Baker recognized that Norton may have a public relations problem as the wolf nears delisting, he said.
While ranchers in western Wyoming regard the wolf as a predator that attacks their animals and livestock, many other U.S. residents know it only as a wild big dog that frolics in the fields in Yellowstone.
“How are we going to sell this to the housewife in Connecticut?” Baker said.
But that public relations problem should have been dealt with a long time ago, he said, because back in 1988 — seven years before wolf reintroduction in Yellowstone — biologists knew that people would need to kill 30 percent of them a year to keep the population stable.
Baker also believes that the “predator” comment refers to lingering doubts about dual classification, he said.
The U.S. Fish and Wildlife Service would like all wolves outside the parks to be listed in just one classification of trophy game, but that won’t happen now, Baker said.
Baker is confident that the Denver regional office, which has expressed its support for HB 229 , will make the final decision about delisting the wolf.
He and O’Donnell referred to recent letters from Fish and Wildlife Service officials to Freudenthal and U.S. Rep. Barbara Cubin that stated the Legislature’s work “should satisfy the requirement” of maintaining and monitoring packs.
But Vickery of the Department of the Interior appeared to contradict that.

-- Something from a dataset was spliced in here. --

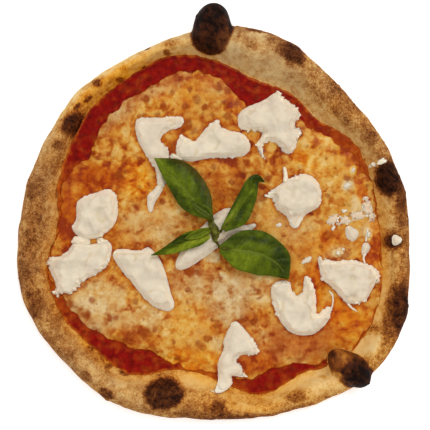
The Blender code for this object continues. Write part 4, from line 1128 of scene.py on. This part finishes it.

“We don’t think it quite gets us there, but we think we can work with the state to get us there,” Vickery said.
The “unregulated taking” of a wolf as a predator, compared to that of killing it as trophy game, causes problems for monitoring the size of packs and the number of wolves, Vickery said.
Norton’s and Vickery’s comments about wolves as predatory animals, and doubts about the future of a wolf management plan in Wyoming, should not come as a surprise, said Jason Marsden of the Wyoming Conservation Voters.
“I’m not surprised that the ‘predator’ term got them in trouble,” Marsden said. “They passed a bill that has language that concerns the federal government.”
The problem with “predator” could have been avoided if those working on wolf legislation had listened to the biologists who recommended trophy game status statewide, he said. “It’s always been a gamble that the feds would accept dual status, and Secretary Norton’s remarks really underscore the risk the Legislature is taking with this approach.”
On the other hand, Tom Thorne, interim director of the Wyoming Game and Fish Department, didn’t think the “predatory animal” language would affect delisting.
“It should not make a difference in what we call (the wolf) in any given area,” Thorne said. “What makes a difference is how we manage it.”